Stated goal:
Write the listing out again, all of it, word for word.
****
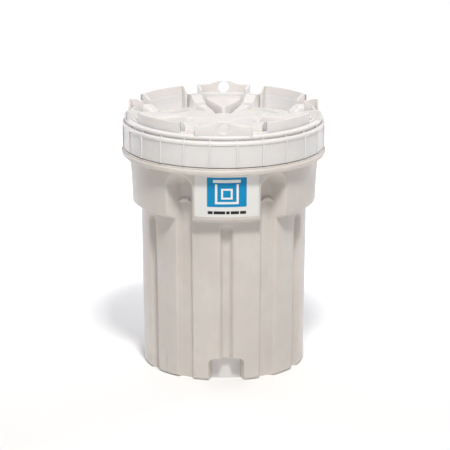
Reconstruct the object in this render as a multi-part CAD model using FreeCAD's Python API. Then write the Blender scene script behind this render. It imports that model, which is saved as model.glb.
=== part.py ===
import FreeCAD, Part
import math
import os

# Overpack salvage drum: a moulded polyethylene drum that a smaller leaking drum is put into,
# closed by a coarse-threaded screw lid on a flat gasket. Millimetres, +Z up, origin at the
# centre of the base, the lid's front tab towards -Y. Radii are measured from the drum's axis.

# ---- Drum shell ------------------------------------------------------------------------------
WALL = 6.0                # moulded wall of drum and lid
BASE_T = 8.0              # thickness of the drum's floor
BASE_RISE = 3.0           # how far the middle of the base stands off the ground
FOOT_R_IN = 168.0         # inner edge of the ring that the drum stands on
LAND_R_BASE = 217.0       # smooth wall between the flutes, at the base
LAND_R_TOP = 223.0        # the same wall just under the shoulder
SHOULDER_ROOT_Z = 440.0   # where the wall turns out to the shoulder
SHOULDER_LOW_Z = 450.0    # lower edge of the shoulder
SHOULDER_R_LOW = 247.0
SHOULDER_R_TOP = 254.0
FLANGE_Z = 574.0          # underside of the stop flange
BEAD_R = 273.0            # rolled bead round the flange
BEAD_TOP_Z = 589.0
FLANGE_R = 269.0
FLANGE_TOP_Z = 595.0
NECK_R = 257.0            # threaded neck inside the lid's skirt
NECK_R_IN = 250.5
RIM_Z = 655.0             # top of the neck, which the gasket seals on

BODY_TURN = 2.0           # the drum's front sits this many degrees round from the lid's front

# ---- Flutes ----------------------------------------------------------------------------------
FLUTE_STEP = 30.0         # twelve flutes round the wall, low and high ones by turns
FLUTE_DEPTH = 14.0
FLUTE_R_BASE = LAND_R_BASE - FLUTE_DEPTH
FLUTE_R_TOP = LAND_R_TOP - FLUTE_DEPTH
LOW_HALF = 9.5            # half width of a low flute's floor
LOW_ARCH_Z = 414.0        # centre of the arch that ends it, under the shoulder
LOW_SLOPE = 1.7           # steepness of its side walls, radius over width
HIGH_HALF = 14.0          # the high flutes run on up through the shoulder
HIGH_ARCH_Z = 529.0
HIGH_SLOPE = 1.55
BUMP_T = 6.0              # small shelf across a high flute's floor
BUMP_Z = 486.0
BUMP_TOP_Z = 499.0
CUT_R_IN = 195.0          # inner and outer ends of the tapered tools that cut flutes
CUT_R_OUT = 262.0

NOTCH_HALF = 47.0         # hand grips in the base, front and back
NOTCH_Z = 57.0
NOTCH_CROWN = 5.0
NOTCH_DEPTH = 32.0

# ---- Thread ----------------------------------------------------------------------------------
PITCH = 20.0              # rise of the lid per turn
RIDGE_ROOT = 8.0          # axial width of a thread ridge at its root and at its crest
RIDGE_CREST = 4.0
NECK_CREST_R = 261.8
LID_CREST_R = 258.2
NECK_THREAD_Z = 609.0     # where the neck's ridge starts, at its middle
NECK_THREAD_TURNS = 1.7
LID_THREAD_Z = 603.0
LID_THREAD_TURNS = 1.5
FLANK_GAP = 1.0           # play between the ridges' flanks when the lid is tight
BITE = 1.2                # depth of a ridge's root inside its wall

# ---- Lid -------------------------------------------------------------------------------------
SKIRT_R = 268.7
SKIRT_R_IN = 263.0
SKIRT_Z = 597.0
SKIRT_TOP_Z = 655.0
BROW_R = 271.0            # rounded shoulder over the skirt
GROOVE_R = 262.0
LEDGE_R = 266.0
LEDGE_Z = 679.0
SEAT_Z = 660.0            # face above the gasket
LIP_R = 248.5             # lip inside the neck that centres the gasket
LIP_R_IN = 243.0
LIP_Z = 645.0
RIB_COUNT = 24
RIB_R = 272.0
RIB_W = 4.5

DECK_T = 6.0
DECK_Z = 669.0            # hub and spokes, level across the deck
DAM_R_IN = 246.0          # low ring that the tabs and walls stand on
DAM_R = 253.0
DAM_Z = 684.0
HUB_R = 88.0              # plain round middle of the deck
SPOKE_LOW = 14.5          # eight spokes lie this many degrees from each tab's middle
SPOKE_HIGH = 22.5
SILL_R_IN = 213.0         # raised sill at a spoke's end, in the gap beside each tab
SILL_R_TOE = 191.0        # where the sill's ramp starts
SILL_Z = 686.0
SILL_LOW = 16.0
SILL_HIGH = 24.5

PAD_Z = 676.0             # flat top of the arrow-shaped pad in front of each tab
PAD_TIP = 94.0            # the pad's point, from the lid's middle
PAD_FLARE = 23.7          # half angle of its point, in degrees
PAD_HALF = 47.0
MOAT_Z = 656.0            # floor of the recess that the pad stands in
POCKET_R_IN = 108.0       # pockets between the spokes sink towards the curved walls
POCKET_FALL = 0.15        # fall of a pocket's floor, per millimetre outwards
RECESS_R = 244.0          # outer end of moats and pockets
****
Written answer:
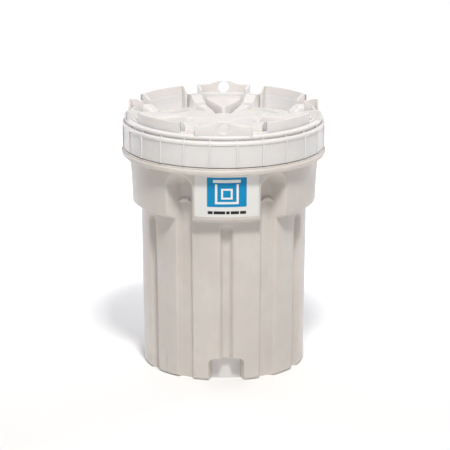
Reconstruct the object in this render as a multi-part CAD model using FreeCAD's Python API. Then write the Blender scene script behind this render. It imports that model, which is saved as model.glb.
=== part.py ===
import FreeCAD, Part
import math
import os

# Overpack salvage drum: a moulded polyethylene drum that a smaller leaking drum is put into,
# closed by a coarse-threaded screw lid on a flat gasket. Millimetres, +Z up, origin at the
# centre of the base, the lid's front tab towards -Y. Radii are measured from the drum's axis.

# ---- Drum shell ------------------------------------------------------------------------------
WALL = 6.0                # moulded wall of drum and lid
BASE_T = 8.0              # thickness of the drum's floor
BASE_RISE = 3.0           # how far the middle of the base stands off the ground
FOOT_R_IN = 168.0         # inner edge of the ring that the drum stands on
LAND_R_BASE = 217.0       # smooth wall between the flutes, at the base
LAND_R_TOP = 223.0        # the same wall just under the shoulder
SHOULDER_ROOT_Z = 440.0   # where the wall turns out to the shoulder
SHOULDER_LOW_Z = 450.0    # lower edge of the shoulder
SHOULDER_R_LOW = 247.0
SHOULDER_R_TOP = 254.0
FLANGE_Z = 574.0          # underside of the stop flange
BEAD_R = 273.0            # rolled bead round the flange
BEAD_TOP_Z = 589.0
FLANGE_R = 269.0
FLANGE_TOP_Z = 595.0
NECK_R = 257.0            # threaded neck inside the lid's skirt
NECK_R_IN = 250.5
RIM_Z = 655.0             # top of the neck, which the gasket seals on

BODY_TURN = 2.0           # the drum's front sits this many degrees round from the lid's front

# ---- Flutes ----------------------------------------------------------------------------------
FLUTE_STEP = 30.0         # twelve flutes round the wall, low and high ones by turns
FLUTE_DEPTH = 14.0
FLUTE_R_BASE = LAND_R_BASE - FLUTE_DEPTH
FLUTE_R_TOP = LAND_R_TOP - FLUTE_DEPTH
LOW_HALF = 9.5            # half width of a low flute's floor
LOW_ARCH_Z = 414.0        # centre of the arch that ends it, under the shoulder
LOW_SLOPE = 1.7           # steepness of its side walls, radius over width
HIGH_HALF = 14.0          # the high flutes run on up through the shoulder
HIGH_ARCH_Z = 529.0
HIGH_SLOPE = 1.55
BUMP_T = 6.0              # small shelf across a high flute's floor
BUMP_Z = 486.0
BUMP_TOP_Z = 499.0
CUT_R_IN = 195.0          # inner and outer ends of the tapered tools that cut flutes
CUT_R_OUT = 262.0

NOTCH_HALF = 47.0         # hand grips in the base, front and back
NOTCH_Z = 57.0
NOTCH_CROWN = 5.0
NOTCH_DEPTH = 32.0

# ---- Thread ----------------------------------------------------------------------------------
PITCH = 20.0              # rise of the lid per turn
RIDGE_ROOT = 8.0          # axial width of a thread ridge at its root and at its crest
RIDGE_CREST = 4.0
NECK_CREST_R = 261.8
LID_CREST_R = 258.2
NECK_THREAD_Z = 609.0     # where the neck's ridge starts, at its middle
NECK_THREAD_TURNS = 1.7
LID_THREAD_Z = 603.0
LID_THREAD_TURNS = 1.5
FLANK_GAP = 1.0           # play between the ridges' flanks when the lid is tight
BITE = 1.2                # depth of a ridge's root inside its wall

# ---- Lid -------------------------------------------------------------------------------------
SKIRT_R = 268.7
SKIRT_R_IN = 263.0
SKIRT_Z = 597.0
SKIRT_TOP_Z = 655.0
BROW_R = 271.0            # rounded shoulder over the skirt
GROOVE_R = 262.0
LEDGE_R = 266.0
LEDGE_Z = 679.0
SEAT_Z = 660.0            # face above the gasket
LIP_R = 248.5             # lip inside the neck that centres the gasket
LIP_R_IN = 243.0
LIP_Z = 645.0
RIB_COUNT = 24
RIB_R = 272.0
RIB_W = 4.5

DECK_T = 6.0
DECK_Z = 669.0            # hub and spokes, level across the deck
DAM_R_IN = 246.0          # low ring that the tabs and walls stand on
DAM_R = 253.0
DAM_Z = 684.0
HUB_R = 88.0              # plain round middle of the deck
SPOKE_LOW = 14.5          # eight spokes lie this many degrees from each tab's middle
SPOKE_HIGH = 22.5
SILL_R_IN = 213.0         # raised sill at a spoke's end, in the gap beside each tab
SILL_R_TOE = 191.0        # where the sill's ramp starts
SILL_Z = 686.0
SILL_LOW = 16.0
SILL_HIGH = 24.5

PAD_Z = 676.0             # flat top of the arrow-shaped pad in front of each tab
PAD_TIP = 94.0            # the pad's point, from the lid's middle
PAD_FLARE = 23.7          # half angle of its point, in degrees
PAD_HALF = 47.0
MOAT_Z = 656.0            # floor of the recess that the pad stands in
POCKET_R_IN = 108.0       # pockets between the spokes sink towards the curved walls
POCKET_FALL = 0.15        # fall of a pocket's floor, per millimetre outwards
RECESS_R = 244.0          # outer end of moats and pockets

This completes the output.